== To be done ==
Begin at the line containing "for name, shape" and stop at the line containing "in imported if"; copy those lines exactly, ends included, and nothing else.

[Entries with model source code]
- - -

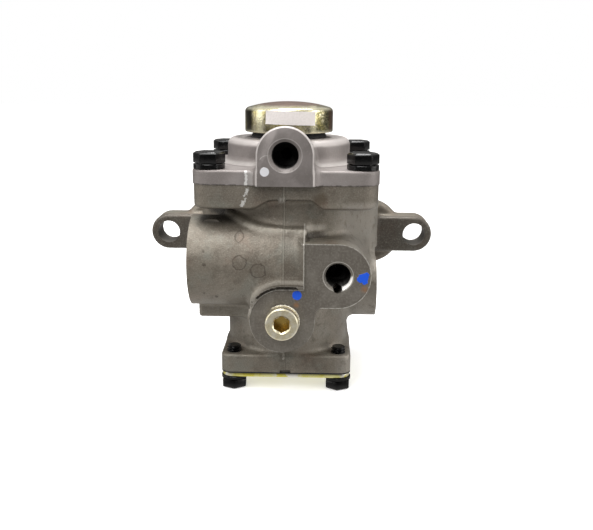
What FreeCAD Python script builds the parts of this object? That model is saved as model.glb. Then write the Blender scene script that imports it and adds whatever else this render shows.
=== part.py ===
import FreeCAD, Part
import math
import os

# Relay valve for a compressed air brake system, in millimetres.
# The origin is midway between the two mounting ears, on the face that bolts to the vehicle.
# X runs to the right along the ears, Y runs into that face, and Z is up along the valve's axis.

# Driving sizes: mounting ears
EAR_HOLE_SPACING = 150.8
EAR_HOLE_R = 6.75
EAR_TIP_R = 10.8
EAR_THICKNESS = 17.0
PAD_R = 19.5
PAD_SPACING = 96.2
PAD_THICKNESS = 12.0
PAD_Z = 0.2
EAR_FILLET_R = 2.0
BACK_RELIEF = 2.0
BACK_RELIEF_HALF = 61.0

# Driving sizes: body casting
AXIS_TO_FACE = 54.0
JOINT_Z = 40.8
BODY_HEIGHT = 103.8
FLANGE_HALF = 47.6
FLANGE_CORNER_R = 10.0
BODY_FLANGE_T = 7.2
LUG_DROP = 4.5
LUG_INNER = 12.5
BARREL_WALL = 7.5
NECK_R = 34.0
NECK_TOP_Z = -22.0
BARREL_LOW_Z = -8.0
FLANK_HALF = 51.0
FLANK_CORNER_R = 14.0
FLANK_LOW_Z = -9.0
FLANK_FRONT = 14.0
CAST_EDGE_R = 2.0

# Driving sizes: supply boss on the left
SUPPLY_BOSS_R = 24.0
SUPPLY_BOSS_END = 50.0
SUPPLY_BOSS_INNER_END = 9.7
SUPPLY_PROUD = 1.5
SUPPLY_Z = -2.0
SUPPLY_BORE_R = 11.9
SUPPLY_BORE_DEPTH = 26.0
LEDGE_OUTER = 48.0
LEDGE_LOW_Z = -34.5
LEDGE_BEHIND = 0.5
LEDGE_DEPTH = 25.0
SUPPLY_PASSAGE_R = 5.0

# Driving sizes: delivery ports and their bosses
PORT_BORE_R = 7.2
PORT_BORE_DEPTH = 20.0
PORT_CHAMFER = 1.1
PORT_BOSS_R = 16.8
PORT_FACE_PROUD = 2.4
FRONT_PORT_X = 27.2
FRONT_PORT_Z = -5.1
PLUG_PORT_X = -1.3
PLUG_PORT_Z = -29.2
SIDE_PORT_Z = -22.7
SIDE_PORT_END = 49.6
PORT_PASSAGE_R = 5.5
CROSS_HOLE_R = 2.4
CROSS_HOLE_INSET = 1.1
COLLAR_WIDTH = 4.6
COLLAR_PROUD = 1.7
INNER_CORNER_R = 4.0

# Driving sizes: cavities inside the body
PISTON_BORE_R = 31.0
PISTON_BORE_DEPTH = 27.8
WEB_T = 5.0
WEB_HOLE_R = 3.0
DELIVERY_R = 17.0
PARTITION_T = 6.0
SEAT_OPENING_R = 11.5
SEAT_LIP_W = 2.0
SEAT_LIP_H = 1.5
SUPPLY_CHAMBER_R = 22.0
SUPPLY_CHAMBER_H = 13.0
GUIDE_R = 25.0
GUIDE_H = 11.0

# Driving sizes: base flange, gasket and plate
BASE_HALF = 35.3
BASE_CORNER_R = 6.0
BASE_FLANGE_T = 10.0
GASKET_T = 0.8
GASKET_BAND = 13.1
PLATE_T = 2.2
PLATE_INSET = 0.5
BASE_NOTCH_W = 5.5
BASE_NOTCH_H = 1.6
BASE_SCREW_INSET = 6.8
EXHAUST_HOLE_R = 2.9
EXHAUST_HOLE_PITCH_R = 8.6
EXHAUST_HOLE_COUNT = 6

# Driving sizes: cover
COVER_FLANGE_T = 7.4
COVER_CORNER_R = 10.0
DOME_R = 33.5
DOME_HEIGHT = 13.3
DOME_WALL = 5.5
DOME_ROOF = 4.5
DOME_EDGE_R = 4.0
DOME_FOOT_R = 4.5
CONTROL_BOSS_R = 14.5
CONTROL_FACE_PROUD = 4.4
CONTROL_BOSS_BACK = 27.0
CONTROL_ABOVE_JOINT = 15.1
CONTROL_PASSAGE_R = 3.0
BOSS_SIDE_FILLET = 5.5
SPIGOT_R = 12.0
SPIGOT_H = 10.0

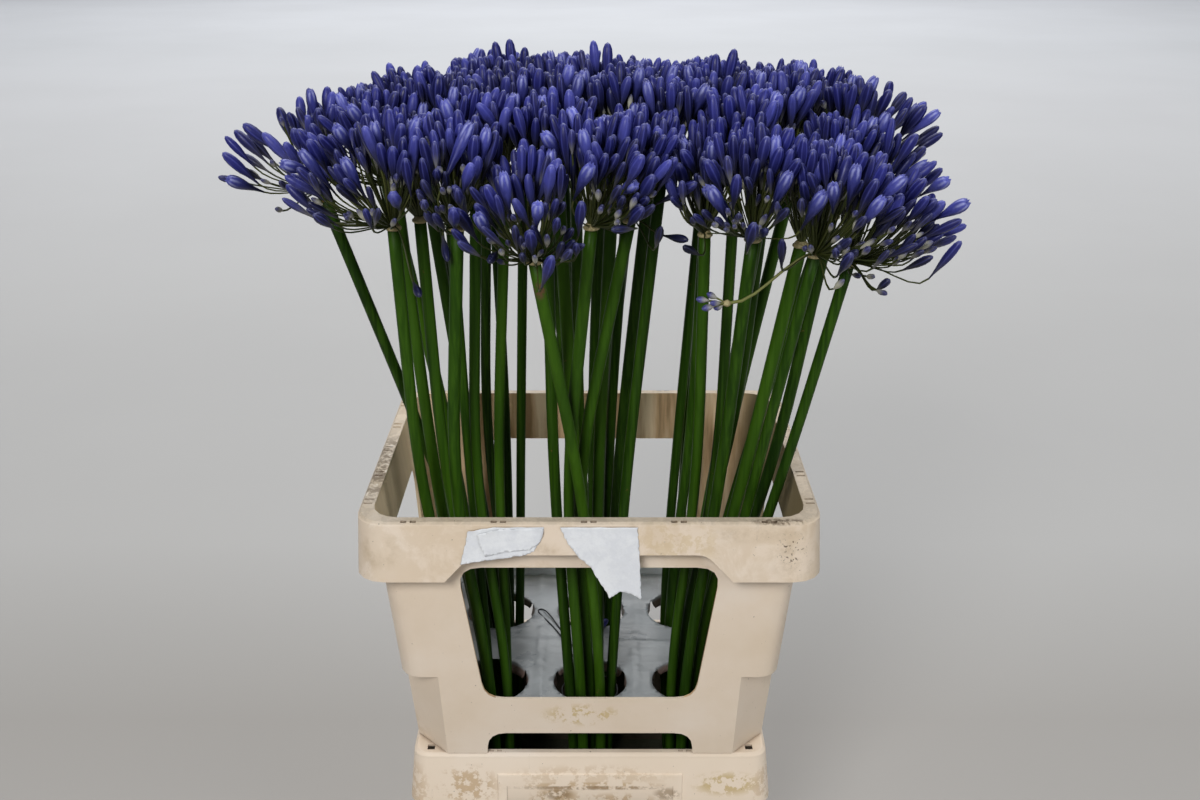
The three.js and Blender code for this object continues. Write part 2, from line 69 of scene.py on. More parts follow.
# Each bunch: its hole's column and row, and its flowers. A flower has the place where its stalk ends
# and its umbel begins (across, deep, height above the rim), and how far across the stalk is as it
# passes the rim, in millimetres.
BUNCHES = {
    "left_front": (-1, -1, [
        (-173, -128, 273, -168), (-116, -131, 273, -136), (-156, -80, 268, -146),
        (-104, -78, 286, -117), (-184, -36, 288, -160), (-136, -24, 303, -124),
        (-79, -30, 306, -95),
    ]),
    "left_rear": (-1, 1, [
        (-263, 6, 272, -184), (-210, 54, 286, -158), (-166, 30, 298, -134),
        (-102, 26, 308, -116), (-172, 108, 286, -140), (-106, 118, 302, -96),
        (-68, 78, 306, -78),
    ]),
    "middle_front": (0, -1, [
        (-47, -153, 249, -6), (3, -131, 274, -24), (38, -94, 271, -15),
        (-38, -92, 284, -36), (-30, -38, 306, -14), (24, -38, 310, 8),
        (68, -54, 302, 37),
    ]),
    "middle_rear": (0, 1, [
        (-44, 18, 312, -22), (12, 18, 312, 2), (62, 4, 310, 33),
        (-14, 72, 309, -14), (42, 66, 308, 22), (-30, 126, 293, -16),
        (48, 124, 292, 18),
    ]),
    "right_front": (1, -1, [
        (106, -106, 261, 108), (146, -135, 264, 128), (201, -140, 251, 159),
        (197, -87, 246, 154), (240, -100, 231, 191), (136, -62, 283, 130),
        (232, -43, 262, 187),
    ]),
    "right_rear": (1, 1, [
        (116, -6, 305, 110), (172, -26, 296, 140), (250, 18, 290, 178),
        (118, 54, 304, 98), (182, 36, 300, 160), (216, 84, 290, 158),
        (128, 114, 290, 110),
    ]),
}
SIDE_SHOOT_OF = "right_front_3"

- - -

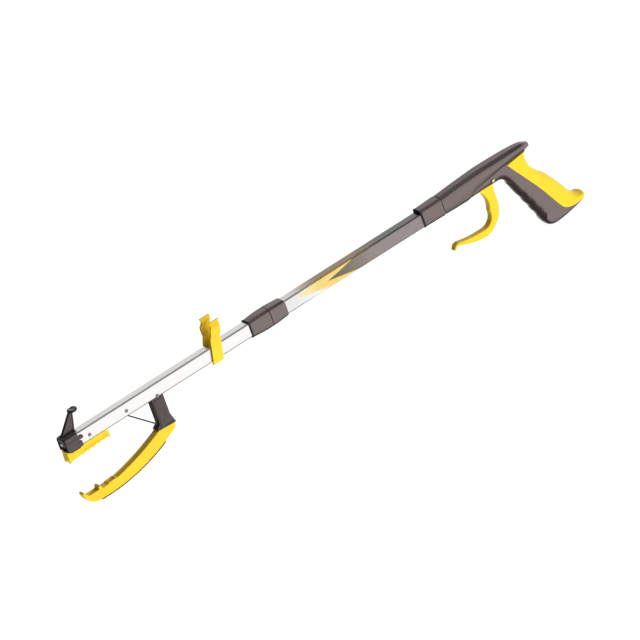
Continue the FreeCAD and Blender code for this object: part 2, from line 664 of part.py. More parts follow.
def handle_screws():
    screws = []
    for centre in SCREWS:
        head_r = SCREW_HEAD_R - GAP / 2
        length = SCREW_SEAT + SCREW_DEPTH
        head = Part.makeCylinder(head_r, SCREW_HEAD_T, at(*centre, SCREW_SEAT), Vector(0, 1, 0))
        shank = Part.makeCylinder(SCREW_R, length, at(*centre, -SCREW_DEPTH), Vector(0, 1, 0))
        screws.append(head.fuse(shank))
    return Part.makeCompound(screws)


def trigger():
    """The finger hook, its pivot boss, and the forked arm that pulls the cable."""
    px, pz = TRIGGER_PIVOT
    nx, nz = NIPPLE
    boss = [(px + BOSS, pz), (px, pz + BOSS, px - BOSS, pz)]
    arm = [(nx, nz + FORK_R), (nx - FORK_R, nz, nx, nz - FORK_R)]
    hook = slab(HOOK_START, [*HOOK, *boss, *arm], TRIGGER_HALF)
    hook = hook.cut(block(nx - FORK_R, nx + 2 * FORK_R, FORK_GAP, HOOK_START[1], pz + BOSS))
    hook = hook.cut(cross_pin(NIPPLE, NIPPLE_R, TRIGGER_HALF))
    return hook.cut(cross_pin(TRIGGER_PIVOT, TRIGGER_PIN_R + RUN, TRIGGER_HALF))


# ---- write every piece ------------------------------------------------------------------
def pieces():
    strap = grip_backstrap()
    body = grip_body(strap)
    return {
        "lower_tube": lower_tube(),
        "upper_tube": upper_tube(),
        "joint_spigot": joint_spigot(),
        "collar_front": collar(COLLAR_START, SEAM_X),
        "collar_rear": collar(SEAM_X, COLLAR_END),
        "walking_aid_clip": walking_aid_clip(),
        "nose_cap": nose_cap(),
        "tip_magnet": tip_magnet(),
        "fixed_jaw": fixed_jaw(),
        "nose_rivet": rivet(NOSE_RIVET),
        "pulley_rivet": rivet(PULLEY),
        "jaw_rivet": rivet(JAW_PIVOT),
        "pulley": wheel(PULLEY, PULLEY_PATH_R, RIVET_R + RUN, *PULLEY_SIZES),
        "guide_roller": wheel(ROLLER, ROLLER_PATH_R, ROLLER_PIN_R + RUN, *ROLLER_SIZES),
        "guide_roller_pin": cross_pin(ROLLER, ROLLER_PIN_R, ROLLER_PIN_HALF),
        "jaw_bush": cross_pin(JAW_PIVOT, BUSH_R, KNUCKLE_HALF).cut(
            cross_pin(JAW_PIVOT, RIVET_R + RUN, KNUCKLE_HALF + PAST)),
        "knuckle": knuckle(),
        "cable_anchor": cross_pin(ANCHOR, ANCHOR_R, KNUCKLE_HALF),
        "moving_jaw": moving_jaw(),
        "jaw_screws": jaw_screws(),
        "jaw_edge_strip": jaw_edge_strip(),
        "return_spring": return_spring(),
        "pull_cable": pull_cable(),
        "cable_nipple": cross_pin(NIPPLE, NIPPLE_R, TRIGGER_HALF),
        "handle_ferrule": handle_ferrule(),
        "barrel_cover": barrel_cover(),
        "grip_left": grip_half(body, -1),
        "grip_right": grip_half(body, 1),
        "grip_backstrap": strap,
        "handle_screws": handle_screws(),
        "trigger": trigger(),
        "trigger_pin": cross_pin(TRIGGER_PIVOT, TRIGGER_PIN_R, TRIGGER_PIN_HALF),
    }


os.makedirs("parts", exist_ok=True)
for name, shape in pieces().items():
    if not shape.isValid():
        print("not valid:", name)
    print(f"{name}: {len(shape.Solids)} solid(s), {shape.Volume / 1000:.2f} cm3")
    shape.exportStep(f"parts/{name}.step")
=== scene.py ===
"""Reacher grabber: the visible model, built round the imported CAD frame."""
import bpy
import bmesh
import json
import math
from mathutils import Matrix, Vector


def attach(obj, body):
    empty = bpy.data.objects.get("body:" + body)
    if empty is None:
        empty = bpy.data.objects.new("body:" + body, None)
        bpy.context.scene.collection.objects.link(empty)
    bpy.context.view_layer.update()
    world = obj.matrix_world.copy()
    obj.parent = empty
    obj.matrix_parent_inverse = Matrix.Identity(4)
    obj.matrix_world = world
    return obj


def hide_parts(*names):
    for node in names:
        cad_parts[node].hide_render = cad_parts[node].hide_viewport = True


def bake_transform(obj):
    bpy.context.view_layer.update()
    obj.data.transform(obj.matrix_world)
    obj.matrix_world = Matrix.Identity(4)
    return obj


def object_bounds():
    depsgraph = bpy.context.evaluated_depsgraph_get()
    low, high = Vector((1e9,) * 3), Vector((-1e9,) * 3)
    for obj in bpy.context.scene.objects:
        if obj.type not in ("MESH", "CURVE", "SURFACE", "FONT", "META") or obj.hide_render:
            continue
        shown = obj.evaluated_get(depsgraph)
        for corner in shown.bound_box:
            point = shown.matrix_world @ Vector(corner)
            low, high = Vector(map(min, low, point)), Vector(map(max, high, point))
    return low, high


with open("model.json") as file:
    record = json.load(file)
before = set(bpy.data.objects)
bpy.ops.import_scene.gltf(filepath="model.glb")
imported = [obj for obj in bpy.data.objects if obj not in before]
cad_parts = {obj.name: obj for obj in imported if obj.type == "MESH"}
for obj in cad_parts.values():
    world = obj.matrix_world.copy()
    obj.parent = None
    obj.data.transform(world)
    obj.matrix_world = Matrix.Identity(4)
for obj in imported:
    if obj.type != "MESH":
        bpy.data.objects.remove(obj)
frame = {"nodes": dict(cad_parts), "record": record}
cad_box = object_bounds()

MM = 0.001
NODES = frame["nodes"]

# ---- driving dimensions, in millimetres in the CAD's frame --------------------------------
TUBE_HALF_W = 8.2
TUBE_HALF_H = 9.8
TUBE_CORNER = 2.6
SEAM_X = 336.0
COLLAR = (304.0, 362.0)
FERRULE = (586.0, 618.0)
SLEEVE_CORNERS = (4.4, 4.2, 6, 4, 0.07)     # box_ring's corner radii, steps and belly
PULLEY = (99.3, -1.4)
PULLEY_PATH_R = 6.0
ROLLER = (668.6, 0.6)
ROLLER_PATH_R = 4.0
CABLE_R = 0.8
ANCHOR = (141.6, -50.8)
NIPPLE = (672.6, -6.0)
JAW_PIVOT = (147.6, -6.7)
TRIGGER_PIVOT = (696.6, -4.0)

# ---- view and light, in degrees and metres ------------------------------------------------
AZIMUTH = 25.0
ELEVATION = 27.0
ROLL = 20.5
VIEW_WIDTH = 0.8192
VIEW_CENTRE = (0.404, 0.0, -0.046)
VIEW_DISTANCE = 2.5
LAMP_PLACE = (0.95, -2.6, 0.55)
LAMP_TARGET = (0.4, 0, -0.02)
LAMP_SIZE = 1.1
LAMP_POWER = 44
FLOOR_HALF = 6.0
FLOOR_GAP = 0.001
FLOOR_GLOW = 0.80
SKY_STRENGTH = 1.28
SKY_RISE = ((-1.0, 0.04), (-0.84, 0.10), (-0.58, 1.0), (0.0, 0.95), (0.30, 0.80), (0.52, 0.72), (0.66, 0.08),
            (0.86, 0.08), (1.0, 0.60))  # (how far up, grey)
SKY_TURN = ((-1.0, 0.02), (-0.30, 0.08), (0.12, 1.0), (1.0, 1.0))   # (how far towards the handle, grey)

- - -

== Exercise result ==
for name, shape in pieces().items():
    if not shape.isValid():
        print("not valid:", name)
    print(f"{name}: {len(shape.Solids)} solid(s), {shape.Volume / 1000:.2f} cm3")
    shape.exportStep(f"parts/{name}.step")
=== scene.py ===
"""Reacher grabber: the visible model, built round the imported CAD frame."""
import bpy
import bmesh
import json
import math
from mathutils import Matrix, Vector


def attach(obj, body):
    empty = bpy.data.objects.get("body:" + body)
    if empty is None:
        empty = bpy.data.objects.new("body:" + body, None)
        bpy.context.scene.collection.objects.link(empty)
    bpy.context.view_layer.update()
    world = obj.matrix_world.copy()
    obj.parent = empty
    obj.matrix_parent_inverse = Matrix.Identity(4)
    obj.matrix_world = world
    return obj


def hide_parts(*names):
    for node in names:
        cad_parts[node].hide_render = cad_parts[node].hide_viewport = True


def bake_transform(obj):
    bpy.context.view_layer.update()
    obj.data.transform(obj.matrix_world)
    obj.matrix_world = Matrix.Identity(4)
    return obj


def object_bounds():
    depsgraph = bpy.context.evaluated_depsgraph_get()
    low, high = Vector((1e9,) * 3), Vector((-1e9,) * 3)
    for obj in bpy.context.scene.objects:
        if obj.type not in ("MESH", "CURVE", "SURFACE", "FONT", "META") or obj.hide_render:
            continue
        shown = obj.evaluated_get(depsgraph)
        for corner in shown.bound_box:
            point = shown.matrix_world @ Vector(corner)
            low, high = Vector(map(min, low, point)), Vector(map(max, high, point))
    return low, high


with open("model.json") as file:
    record = json.load(file)
before = set(bpy.data.objects)
bpy.ops.import_scene.gltf(filepath="model.glb")
imported = [obj for obj in bpy.data.objects if obj not in before]
cad_parts = {obj.name: obj for obj in imported if obj.type == "MESH"}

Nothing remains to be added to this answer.